The Permanent Secretary of the Ministry of Interior, Dr Magdalene Ajani, has directed the Nigerian Correctional Service (NCoS) to submit a comprehensive status report on all juvenile custodial facilities within four weeks.
Ajani, who chairs the Independent Investigative Panel on Alleged Corruption and Other Violations Against the NCoS, issued the order during the panel’s third public hearing in Abuja on Monday. She expressed alarm over the illegal detention of minors, the mixing of juveniles with adult inmates, poor welfare conditions, and systemic administrative lapses.
“You are going to send to the ministry the status report of all the borstal centres that have been completed or not, requisited or not. We need to be serious with what we are doing. When we visited about 28 states’ custodial centres, we found out that you don’t lump underage with adults. Submit the report in four weeks’ time,” Ajani told NCoS officials.
She questioned the legal basis for admitting minors into correctional institutions without court orders and raised concerns over warrants allegedly issued by unauthorised security agencies. She also condemned the detention of mentally ill inmates without treatment, despite proximity to psychiatric hospitals.
Ajani criticised unclear recruitment processes, inadequate budgeting for children born to incarcerated women, and the mismanagement of facilities such as Ilorin’s borstal or halfway home, where adults well above the eligible age bracket were reportedly housed. She ordered their immediate removal and proof of compliance within four weeks.
“We can’t put up the pictures of what we saw there — horrible.
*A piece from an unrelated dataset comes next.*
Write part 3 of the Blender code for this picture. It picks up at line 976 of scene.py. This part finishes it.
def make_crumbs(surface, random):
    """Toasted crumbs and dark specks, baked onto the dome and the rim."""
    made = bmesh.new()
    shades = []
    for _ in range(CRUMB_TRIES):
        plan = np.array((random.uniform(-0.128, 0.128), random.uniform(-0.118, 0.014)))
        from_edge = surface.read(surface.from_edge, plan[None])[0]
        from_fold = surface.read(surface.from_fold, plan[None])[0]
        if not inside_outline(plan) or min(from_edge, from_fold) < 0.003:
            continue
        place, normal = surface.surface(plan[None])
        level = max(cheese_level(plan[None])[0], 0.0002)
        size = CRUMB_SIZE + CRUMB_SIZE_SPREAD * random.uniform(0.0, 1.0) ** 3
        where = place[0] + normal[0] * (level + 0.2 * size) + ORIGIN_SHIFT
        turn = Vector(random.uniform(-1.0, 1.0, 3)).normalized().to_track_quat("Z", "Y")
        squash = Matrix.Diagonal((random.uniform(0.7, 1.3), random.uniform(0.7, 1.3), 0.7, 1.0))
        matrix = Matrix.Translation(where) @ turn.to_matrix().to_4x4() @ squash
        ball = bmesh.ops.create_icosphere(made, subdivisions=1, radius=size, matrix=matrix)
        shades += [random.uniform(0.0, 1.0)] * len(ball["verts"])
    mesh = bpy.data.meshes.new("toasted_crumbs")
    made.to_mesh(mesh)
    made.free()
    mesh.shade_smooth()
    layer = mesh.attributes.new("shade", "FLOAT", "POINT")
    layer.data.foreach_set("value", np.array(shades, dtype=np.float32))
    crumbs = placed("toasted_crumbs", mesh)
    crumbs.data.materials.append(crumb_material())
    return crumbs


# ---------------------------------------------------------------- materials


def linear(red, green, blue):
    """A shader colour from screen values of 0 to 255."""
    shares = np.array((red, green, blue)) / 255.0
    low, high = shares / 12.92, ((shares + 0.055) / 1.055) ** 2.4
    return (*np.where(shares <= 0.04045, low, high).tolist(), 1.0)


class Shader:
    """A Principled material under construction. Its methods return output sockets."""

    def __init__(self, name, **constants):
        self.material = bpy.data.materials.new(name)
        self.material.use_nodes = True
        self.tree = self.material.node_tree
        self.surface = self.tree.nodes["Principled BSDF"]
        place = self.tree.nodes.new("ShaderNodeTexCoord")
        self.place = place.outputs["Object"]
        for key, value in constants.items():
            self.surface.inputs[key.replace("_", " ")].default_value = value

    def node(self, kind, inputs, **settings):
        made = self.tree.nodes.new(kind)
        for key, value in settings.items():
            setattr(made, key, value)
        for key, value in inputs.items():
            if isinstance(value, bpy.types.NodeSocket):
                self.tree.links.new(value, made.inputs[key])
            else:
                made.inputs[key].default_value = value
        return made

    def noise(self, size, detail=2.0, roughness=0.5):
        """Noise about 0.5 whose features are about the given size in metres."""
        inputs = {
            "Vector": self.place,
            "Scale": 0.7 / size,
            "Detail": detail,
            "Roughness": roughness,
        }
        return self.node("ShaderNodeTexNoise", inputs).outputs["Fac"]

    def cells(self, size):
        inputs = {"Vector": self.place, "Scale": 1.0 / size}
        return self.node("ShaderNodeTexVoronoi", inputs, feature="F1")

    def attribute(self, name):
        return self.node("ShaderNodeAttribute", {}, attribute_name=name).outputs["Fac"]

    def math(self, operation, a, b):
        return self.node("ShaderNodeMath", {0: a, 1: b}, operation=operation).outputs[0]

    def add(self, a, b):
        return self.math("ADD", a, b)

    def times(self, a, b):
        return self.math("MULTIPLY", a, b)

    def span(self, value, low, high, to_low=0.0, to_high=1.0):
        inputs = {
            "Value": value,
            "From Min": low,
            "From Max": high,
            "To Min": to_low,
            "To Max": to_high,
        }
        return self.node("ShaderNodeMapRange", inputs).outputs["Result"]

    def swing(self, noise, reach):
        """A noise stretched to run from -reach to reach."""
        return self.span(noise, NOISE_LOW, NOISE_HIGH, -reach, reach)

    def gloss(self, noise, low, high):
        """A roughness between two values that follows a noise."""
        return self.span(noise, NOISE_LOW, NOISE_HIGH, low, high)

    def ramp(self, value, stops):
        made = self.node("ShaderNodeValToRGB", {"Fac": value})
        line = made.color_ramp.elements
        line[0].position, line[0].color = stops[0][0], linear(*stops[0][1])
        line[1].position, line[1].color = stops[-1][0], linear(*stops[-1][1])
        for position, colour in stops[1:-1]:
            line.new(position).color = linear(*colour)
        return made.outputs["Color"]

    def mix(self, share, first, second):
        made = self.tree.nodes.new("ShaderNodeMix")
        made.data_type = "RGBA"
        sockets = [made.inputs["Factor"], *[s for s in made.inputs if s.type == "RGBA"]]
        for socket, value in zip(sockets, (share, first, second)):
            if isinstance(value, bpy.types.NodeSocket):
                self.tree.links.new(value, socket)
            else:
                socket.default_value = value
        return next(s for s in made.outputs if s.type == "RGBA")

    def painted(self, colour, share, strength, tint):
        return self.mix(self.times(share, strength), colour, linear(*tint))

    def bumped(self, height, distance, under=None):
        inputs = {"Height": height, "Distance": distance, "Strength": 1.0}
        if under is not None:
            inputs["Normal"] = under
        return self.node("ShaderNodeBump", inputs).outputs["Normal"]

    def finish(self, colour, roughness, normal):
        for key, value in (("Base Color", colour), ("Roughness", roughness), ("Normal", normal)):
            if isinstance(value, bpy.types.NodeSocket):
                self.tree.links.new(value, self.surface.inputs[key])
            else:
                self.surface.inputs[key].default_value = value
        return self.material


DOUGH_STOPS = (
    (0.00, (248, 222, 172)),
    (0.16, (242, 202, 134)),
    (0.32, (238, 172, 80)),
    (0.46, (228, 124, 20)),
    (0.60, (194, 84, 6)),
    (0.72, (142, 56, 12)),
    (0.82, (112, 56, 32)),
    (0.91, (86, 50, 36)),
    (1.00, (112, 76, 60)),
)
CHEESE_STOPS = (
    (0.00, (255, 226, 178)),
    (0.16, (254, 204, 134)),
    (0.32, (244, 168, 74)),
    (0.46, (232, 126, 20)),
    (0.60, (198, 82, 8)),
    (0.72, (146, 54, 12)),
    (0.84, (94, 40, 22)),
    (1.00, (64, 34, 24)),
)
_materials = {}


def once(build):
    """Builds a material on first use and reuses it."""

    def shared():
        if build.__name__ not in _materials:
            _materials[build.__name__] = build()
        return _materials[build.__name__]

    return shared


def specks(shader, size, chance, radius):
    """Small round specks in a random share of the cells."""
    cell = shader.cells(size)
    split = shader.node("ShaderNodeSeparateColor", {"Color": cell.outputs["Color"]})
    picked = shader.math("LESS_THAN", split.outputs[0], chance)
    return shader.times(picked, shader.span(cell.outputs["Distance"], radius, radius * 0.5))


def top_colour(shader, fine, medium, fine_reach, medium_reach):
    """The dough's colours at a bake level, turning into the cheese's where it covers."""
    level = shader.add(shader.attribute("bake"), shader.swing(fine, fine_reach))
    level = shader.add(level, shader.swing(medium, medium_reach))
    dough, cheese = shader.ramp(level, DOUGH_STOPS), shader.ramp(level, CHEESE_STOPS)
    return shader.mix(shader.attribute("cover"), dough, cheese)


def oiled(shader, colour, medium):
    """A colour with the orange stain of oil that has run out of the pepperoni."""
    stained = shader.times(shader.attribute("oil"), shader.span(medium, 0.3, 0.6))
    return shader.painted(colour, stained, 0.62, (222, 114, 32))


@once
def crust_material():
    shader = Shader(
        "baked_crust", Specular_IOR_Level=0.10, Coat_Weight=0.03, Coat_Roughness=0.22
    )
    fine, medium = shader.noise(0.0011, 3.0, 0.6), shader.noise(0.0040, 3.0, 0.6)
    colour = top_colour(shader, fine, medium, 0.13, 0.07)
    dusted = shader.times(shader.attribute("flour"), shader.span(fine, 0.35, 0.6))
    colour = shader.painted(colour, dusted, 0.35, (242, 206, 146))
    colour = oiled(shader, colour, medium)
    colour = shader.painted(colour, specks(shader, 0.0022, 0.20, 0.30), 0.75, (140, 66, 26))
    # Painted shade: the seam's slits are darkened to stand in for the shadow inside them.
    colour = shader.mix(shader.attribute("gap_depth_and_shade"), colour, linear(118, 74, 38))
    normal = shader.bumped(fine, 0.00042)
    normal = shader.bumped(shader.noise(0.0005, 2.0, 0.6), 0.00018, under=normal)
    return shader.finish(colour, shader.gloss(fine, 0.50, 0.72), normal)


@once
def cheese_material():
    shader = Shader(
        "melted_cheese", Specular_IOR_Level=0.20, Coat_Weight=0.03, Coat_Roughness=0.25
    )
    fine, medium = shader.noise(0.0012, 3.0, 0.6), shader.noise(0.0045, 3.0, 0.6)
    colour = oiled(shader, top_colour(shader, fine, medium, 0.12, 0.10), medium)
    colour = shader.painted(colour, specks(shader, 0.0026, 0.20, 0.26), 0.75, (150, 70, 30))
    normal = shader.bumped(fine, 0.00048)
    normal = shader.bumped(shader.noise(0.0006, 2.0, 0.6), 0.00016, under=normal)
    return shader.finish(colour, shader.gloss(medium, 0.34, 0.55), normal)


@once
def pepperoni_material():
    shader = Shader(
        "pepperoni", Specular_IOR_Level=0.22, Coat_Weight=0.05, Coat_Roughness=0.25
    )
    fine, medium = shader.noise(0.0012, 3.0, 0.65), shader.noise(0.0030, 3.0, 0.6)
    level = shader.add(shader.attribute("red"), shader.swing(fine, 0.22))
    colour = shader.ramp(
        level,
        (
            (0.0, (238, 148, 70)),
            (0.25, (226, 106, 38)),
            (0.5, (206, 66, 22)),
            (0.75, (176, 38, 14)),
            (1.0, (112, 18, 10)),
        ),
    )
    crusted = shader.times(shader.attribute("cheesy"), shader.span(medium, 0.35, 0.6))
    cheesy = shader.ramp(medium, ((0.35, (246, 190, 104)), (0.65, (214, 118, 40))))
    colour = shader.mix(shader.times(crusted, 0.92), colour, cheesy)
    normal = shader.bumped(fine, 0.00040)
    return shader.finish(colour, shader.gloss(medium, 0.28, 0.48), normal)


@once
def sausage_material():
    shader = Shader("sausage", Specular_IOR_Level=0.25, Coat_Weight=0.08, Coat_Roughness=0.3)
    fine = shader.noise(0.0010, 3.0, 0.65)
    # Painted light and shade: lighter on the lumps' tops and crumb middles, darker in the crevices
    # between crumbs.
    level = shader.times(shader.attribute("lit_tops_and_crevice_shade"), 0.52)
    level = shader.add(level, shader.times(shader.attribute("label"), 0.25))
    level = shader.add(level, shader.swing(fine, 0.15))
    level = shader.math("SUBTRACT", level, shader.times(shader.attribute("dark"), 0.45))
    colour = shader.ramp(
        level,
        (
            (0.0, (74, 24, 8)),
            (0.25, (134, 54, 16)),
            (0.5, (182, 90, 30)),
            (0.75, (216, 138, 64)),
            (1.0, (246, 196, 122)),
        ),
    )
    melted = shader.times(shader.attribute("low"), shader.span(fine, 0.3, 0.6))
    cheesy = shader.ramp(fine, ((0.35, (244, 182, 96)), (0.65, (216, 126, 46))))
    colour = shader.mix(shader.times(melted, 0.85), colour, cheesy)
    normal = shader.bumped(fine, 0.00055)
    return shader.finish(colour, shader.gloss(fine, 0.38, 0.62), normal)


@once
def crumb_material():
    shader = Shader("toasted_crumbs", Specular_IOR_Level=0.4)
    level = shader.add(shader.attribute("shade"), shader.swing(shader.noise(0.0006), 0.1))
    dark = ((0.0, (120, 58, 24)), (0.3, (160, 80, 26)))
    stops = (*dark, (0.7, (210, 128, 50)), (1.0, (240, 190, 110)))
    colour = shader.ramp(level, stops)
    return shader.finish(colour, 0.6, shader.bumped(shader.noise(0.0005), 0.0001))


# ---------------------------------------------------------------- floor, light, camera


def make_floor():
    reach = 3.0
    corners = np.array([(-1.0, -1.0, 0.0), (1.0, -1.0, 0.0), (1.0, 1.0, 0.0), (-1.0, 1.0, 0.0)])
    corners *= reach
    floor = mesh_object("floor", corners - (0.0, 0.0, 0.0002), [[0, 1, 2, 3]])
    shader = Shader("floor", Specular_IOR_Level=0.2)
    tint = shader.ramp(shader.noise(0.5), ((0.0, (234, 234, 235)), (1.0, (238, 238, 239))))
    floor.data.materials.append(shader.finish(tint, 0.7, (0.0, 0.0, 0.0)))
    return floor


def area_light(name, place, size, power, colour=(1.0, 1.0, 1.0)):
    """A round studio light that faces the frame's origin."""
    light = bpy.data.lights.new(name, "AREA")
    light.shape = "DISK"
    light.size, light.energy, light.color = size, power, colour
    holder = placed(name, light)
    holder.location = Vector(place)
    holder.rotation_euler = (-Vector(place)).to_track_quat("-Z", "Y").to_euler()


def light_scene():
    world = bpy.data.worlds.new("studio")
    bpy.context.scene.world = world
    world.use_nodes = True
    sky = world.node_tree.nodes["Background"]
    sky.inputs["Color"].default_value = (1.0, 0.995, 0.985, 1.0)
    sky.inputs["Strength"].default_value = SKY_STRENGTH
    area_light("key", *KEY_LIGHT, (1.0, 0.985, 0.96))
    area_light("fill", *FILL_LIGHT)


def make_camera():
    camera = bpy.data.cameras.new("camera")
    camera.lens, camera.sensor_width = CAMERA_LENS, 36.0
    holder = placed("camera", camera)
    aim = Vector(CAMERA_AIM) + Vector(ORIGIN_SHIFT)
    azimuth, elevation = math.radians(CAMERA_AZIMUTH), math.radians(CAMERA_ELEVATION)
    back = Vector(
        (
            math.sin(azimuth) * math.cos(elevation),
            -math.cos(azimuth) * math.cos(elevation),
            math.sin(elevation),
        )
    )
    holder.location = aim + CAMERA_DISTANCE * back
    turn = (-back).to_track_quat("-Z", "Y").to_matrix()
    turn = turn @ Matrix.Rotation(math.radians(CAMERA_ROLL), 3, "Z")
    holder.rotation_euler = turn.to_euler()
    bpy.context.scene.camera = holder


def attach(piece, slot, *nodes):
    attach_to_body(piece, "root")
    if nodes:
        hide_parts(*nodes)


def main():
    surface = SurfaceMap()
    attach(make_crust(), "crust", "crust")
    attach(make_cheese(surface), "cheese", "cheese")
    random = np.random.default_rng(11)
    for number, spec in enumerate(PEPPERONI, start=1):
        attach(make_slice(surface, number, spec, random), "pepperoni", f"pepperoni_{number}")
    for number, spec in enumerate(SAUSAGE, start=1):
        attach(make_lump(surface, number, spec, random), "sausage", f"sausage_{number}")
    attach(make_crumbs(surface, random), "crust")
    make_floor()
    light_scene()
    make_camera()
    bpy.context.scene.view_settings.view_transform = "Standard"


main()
So it’s an urgent thing that needs to be done,” she said, stressing the panel’s goal was to ensure reforms, not indict individuals.
Panel Secretary Uju Agomoh outlined the body’s broad mandate, which includes probing corruption, abuse, and systemic failings in correctional institutions.
She cited specific allegations of misconduct, including intimidation of an inmate at Kuje Correctional Centre and questions over whether Idris Okuneye, popularly known as Bobrisky, had served his sentence.
Agomoh said the panel has conducted facility visits nationwide, received full cooperation from the NCoS, and will present recommendations aimed at systemic reform and safeguarding inmates’ rights.